Mancano un movimento ufficiale con uno statuto chiaro, pubblico e definito, parole d'ordine condivise, una leadership riconosciuta e legittimata dai diversi partecipanti, una strutturazione teorica ed organizzativa stabile e convincente.
Manca, insomma, quel «noi» che nell'invocazione - pur legittima e condivisibile - Claudio dà per presupposto: «se vogliamo contrastare una certa mentalità dobbiamo uscire allo scoperto e farci sentire».
Noi chi?...caro Claudio
E in che modo si dovrebbe uscire allo scoperto?
Andando a fare sterili ed individuali azioni di disturbo? é una logica che non mi appartiene.
Promuovendo improbabili contro manifestazioni di protesta? manca qualunque elemento di coesione tra le varie anime della QM per una simile organizzazione.
In quale altro modo pensi sia possibile «farsi sentire»?
Intendiamoci, questa esigenza l'ho avvertita prima ancora di te; non a caso e non per nulla ho ripercorso alcuni passaggi personali degli anni scorsi.
Per dirti che ciò che non ho trovato allora continuo a non vederlo oggi.
Soprattutto non vorrei che continuasse a prevalere, negli ambienti che si occupano di condizione maschile, il mito della massa critica; ossia, l'idea che per essere ascoltati si debba essere in tanti e strillare più forte degli altri o delle altre, magari sulla pubblica via.
Non è così che funziona, la storia degli ultimi dieci anni, oltre al buon senso, ci dimostra che sono le buone idee, le ragioni fondate, il quadro teorico d'insieme e la trasparenza degli obiettivi a convogliare consenso.
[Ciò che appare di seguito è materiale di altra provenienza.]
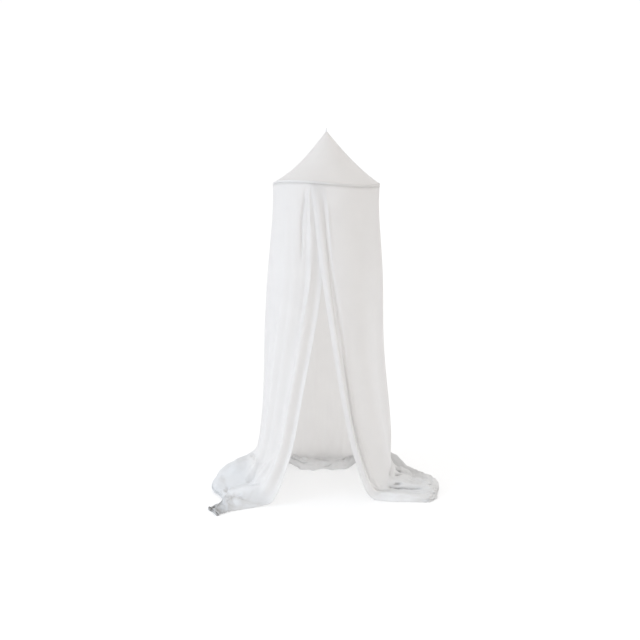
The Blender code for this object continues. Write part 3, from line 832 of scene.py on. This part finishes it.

Quando a quel convegno della cgil - o a qualunque altro simposio pubblico - sarà invitato qualche autorevole esponente di un movimento maschile strutturato e forte, allora avremo ottenuto l'ascolto pubblico che vogliamo entrambi.
Prima di allora sarebbe necessario e propedeutico costruire quel noi che manca all'appello.
Prima di allora, se mai verrà quell'ora, mi limito ad emettere i miei vagiti da questo blog, nella speranza che siano ripresi ed ampliati da altri più capaci di me e diventino, finalmente, voce alta e forte.
No, alle terme di Caracalla io non ci sarò ma ne potrò parlare da qui; e, almeno per ora, tanto basta.
Non potrebbe essere diversamente, comunque.